Local advocates for the homeless are hoping to again tap a fund that has allowed them to hire a co-ordinator and outreach worker.

The federal government is calling for proposals through its homelessness partnering strategy, which supports 61 designated communities, including Nelson. Since 2008, the Nelson Committee on Homelessness and Stepping Stones shelter have benefitted from the money.

Stepping Stones manager Klee Hunter says having an outreach worker allows them to help people find and maintain homes.

“This has been definitely a tool that helps break homelessness,” she says. “When we didn’t have an outreach worker, we might help people make calls and go out and get housing, but then it breaks down.

“There’s no one to talk to the landlord, no one to work on life skills, no one to work on budgeting so they can pay the rent. So people would just come back [to the shelter]. We weren’t breaking the cycle of homelessness at all.”

Hunter says she knows the value of outreach, having done it in Vancouver for 15 years with people with severe and persistent mental health issues.

She adds they initially applied for funding through the Nelson Committee on Homelessness over three years ago, received a second contract to take them into 2012, and “absolutely” will be seeking another renewal.

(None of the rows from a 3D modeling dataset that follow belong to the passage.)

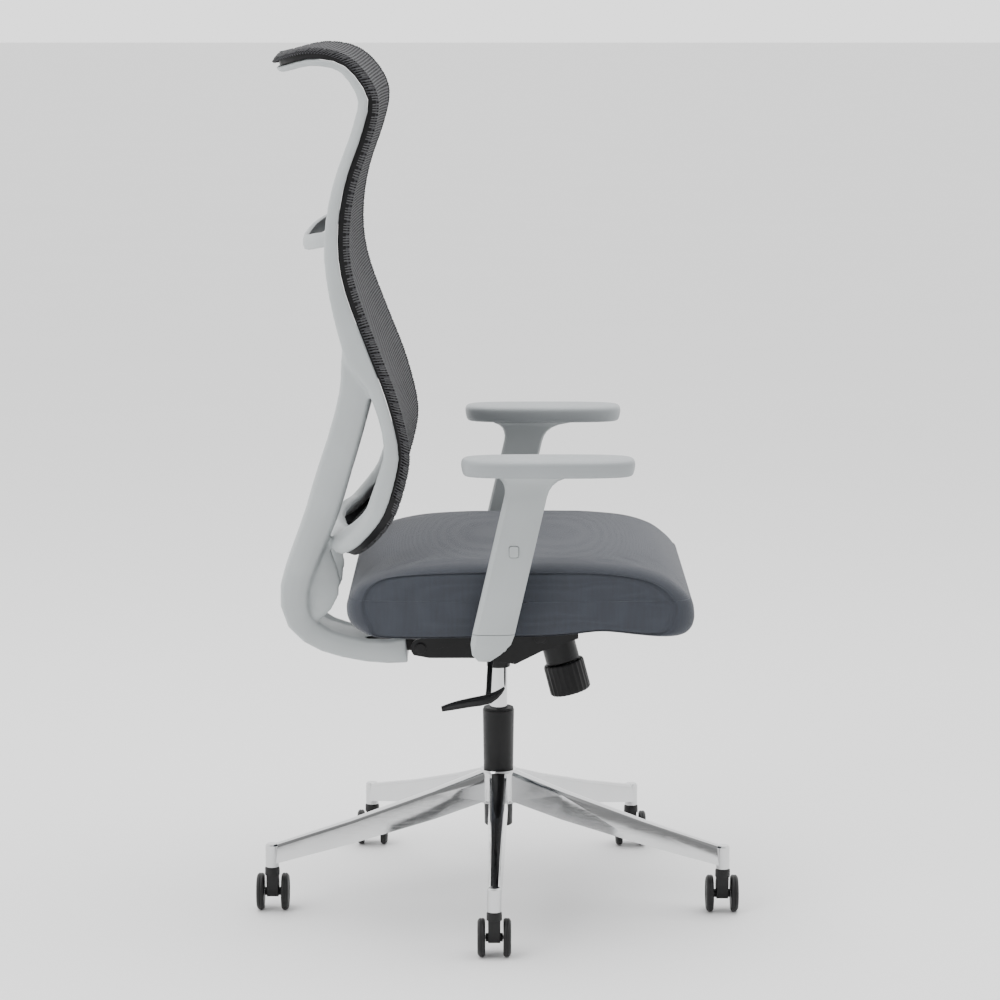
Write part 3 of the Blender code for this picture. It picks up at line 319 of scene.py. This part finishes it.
GREY = moulded_plastic("grey_moulding", (0.40, 0.425, 0.43), 0.42)
BLACK = moulded_plastic("black_moulding", (0.007, 0.007, 0.0075), 0.45, 0.22)
CHARCOAL = moulded_plastic("charcoal_moulding", (0.011, 0.011, 0.0115), 0.5, 0.28)
ALUMINIUM = polished_aluminium()
CHROME = chrome()
STEEL = plain_steel()
COATED = coated_steel()
CLOTH = seat_cloth()
PAD = pad_skin()
KNIT = open_mesh()
HEM = hem_cloth()

SLOT_LOOKS = {
    "polished_aluminium": ALUMINIUM,
    "chrome": CHROME,
    "black_nylon": BLACK,
    "charcoal_nylon": CHARCOAL,
    "grey_nylon": GREY,
    "grey_pad": PAD,
    "black_steel": COATED,
    "bright_steel": STEEL,
    "seat_fabric": CLOTH,
    "mesh_fabric": KNIT,
}


# ---- Shared tools --------------------------------------------------------------------------------


def body_of(node):
    """The CAD body that a node belongs to."""
    for body, nodes in frame["record"]["behaviour"]["bodies"].items():
        if node in nodes:
            return body
    raise KeyError(node)


def slot_of(node):
    return next(s["material_slot"] for s in frame["record"]["subparts"] if s["node"] == node)


def cad_shape(node):
    """A node's shape as a clean bmesh: points joined, and flat pairs of triangles made quads."""
    shape = bmesh.new()
    shape.from_mesh(frame["nodes"][node].data)
    bmesh.ops.remove_doubles(shape, verts=shape.verts, dist=WELD)
    bmesh.ops.join_triangles(
        shape, faces=shape.faces, angle_face_threshold=0.6, angle_shape_threshold=0.9
    )
    return shape


def piece(name, shape, look, body, stands_for=()):
    """A new visible piece from a bmesh in world coordinates, riding on a CAD body."""
    mesh = bpy.data.meshes.new(name)
    shape.to_mesh(mesh)
    shape.free()
    mesh.shade_smooth()
    mesh.materials.append(look)
    made = bpy.data.objects.new(name, mesh)
    bpy.context.scene.collection.objects.link(made)
    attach(made, body)
    if stands_for:
        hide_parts(*stands_for)
    return made


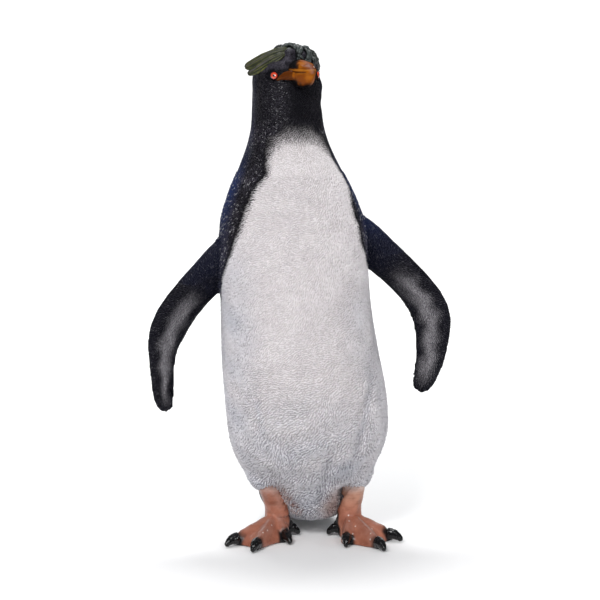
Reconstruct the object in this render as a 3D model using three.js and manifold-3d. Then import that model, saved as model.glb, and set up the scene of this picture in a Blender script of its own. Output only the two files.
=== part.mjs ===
// A cast and painted statue of a crested penguin, standing upright with its flippers held out from the
// body and its head turned a little to its left. Millimetres, +Z up, the bill towards -Y, and the
// statue's own right on the -X side. The body is one loft, to which brows, cheeks, muzzle, crown tufts and
// the fluff over the legs are joined. Thin cuts part it into head, neck, trunk and thighs. The flippers,
// feet, tail, bill, eyes, crest plumes and claws are fitted against it.
import * as THREE from "three";
import { mergeVertices } from "three/addons/utils/BufferGeometryUtils.js";
import Module from "manifold-3d";

const wasm = await Module();
wasm.setup();

// ---- driving dimensions -------------------------------------------------------------------------

const GAP = 0.3; // space left between two neighbouring parts
const RIGHT = -1; // the statue's right side, at -X
const LEFT = 1;

// The body, from the crown down to the vent: height, sideways lean, half width, front and back.
const BODY = [
  { z: 547, lean: -24, half: 0, front: 2, back: 2 },
  { z: 545, lean: -24, half: 16, front: -14, back: 19 },
  { z: 538, lean: -24, half: 27.5, front: -25, back: 31 },
  { z: 527, lean: -24, half: 34, front: -32, back: 38.5 },
  { z: 510, lean: -24, half: 37, front: -35, back: 42.5 },
  { z: 488, lean: -24, half: 37.8, front: -36, back: 43.5 },
  { z: 457, lean: -23, half: 40.5, front: -39, back: 44 },
  { z: 433, lean: -22, half: 48.5, front: -45, back: 47 },
  { z: 410, lean: -21, half: 59, front: -54, back: 51 },
  { z: 386, lean: -20, half: 70, front: -65, back: 57 },
  { z: 356, lean: -19, half: 79.5, front: -76, back: 64 },
  { z: 312, lean: -18.5, half: 81.5, front: -87, back: 71 },
  { z: 264, lean: -15.5, half: 82, front: -94, back: 78 },
  { z: 214, lean: -11, half: 86, front: -98, back: 83 },
  { z: 170, lean: -5, half: 89, front: -97, back: 86 },
  { z: 132, lean: -1, half: 89, front: -90, back: 88 },
  { z: 106, lean: 0, half: 85.5, front: -79, back: 87 },
  { z: 82, lean: 0, half: 75, front: -63, back: 84 },
  { z: 60, lean: 1, half: 61, front: -45, back: 78 },
  { z: 38, lean: 2, half: 46, front: -27, back: 66 },
  { z: 22, lean: 5, half: 34, front: -12, back: 50 },
  { z: 15.5, lean: 5, half: 0, front: 16, back: 16 },
];
const BODY_AROUND = 28;
const BODY_RINGS = 32;
const BODY_SQUARENESS = 2.15; // 2 is an ellipse, more is boxier

// The head turns about its own centre, midway between the eyes. All of its forms are placed from there.
const HEAD_CENTRE = new THREE.Vector3(-24, 3, 516);
const HEAD_TURN = THREE.MathUtils.degToRad(15); // towards the statue's left
const HEAD_FROM_Z = 470;
const NECK_FROM_Z = 412;

// Swellings of the head, as {aside, out, up} for the centre, in degrees from straight ahead and
// millimetres from the axis, and half sizes along the surface, outwards and upwards.
const BROW = { aside: 36, out: 27, up: 11, along: 16, deep: 10, high: 8 };
const CHEEK = { aside: 50, out: 21, up: -20, along: 25, deep: 18.2, high: 26 };
const MUZZLE = { aside: 0, out: 23, up: 4, along: 19, deep: 18, high: 20 };

const EYE = { round: 6.2, out: 32.8, aside: 45, up: 0 };

// Bill: distance ahead of the head's centre, half width, top and bottom.
const BILL = [
  { ahead: 28, half: 0, top: 4, bottom: 4 },
  { ahead: 30, half: 12.6, top: 17.5, bottom: -9.8 },
  { ahead: 41, half: 12.5, top: 17.8, bottom: -10.8 },
  { ahead: 52, half: 11.7, top: 16.8, bottom: -10.4 },
  { ahead: 61, half: 9.9, top: 14.2, bottom: -8.6 },
  { ahead: 68.5, half: 7.2, top: 10.4, bottom: -6 },
  { ahead: 73.5, half: 4.4, top: 5.6, bottom: -3.6 },
  { ahead: 75, half: 0, top: 1, bottom: 1 },
];
// The line of the closed mouth, as points ahead and up. The upper half hooks over the lower one's tip.
const MOUTH = [[20, 5.2], [58, 4.6], [66, 2.6], [70, -1], [72, -7], [72, -30], [20, -30]];
// The fleshy corner of the mouth: a strip from the bill's base back towards the eye.
const GAPE = {
  from: { aside: 14.5, out: 45, up: 2.6 },
  to: { aside: 35, out: 39.5, up: -4.2 },
  high: 4.6,
  deep: 3.4,
};

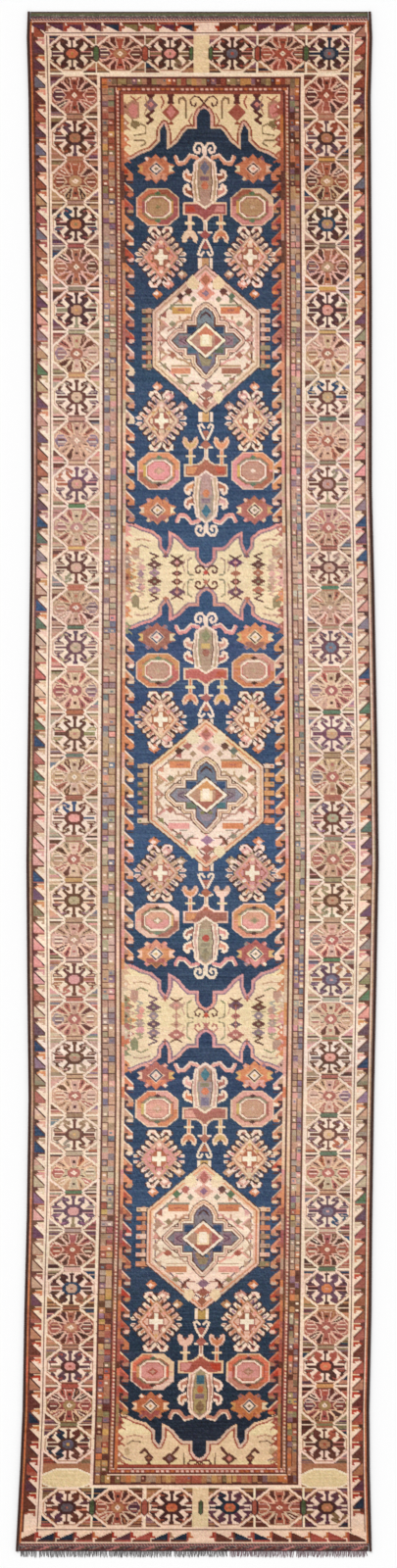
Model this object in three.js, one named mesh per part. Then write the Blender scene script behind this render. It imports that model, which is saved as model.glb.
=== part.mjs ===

Committee member Cheryl Dowden adds they will also apply for funding to maintain a part-time co-ordinator.

“We’re still in the process of responding to the request for proposals, but we have determined that our priorities are to continue to fund [the outreach worker] and co-ordinator,” she said.

A maximum of $244,000 is available to fund projects between April 2012 and March 2014. Dowden said they will be seeking a total of about $130,000. The deadline for non-profits to apply is November 25.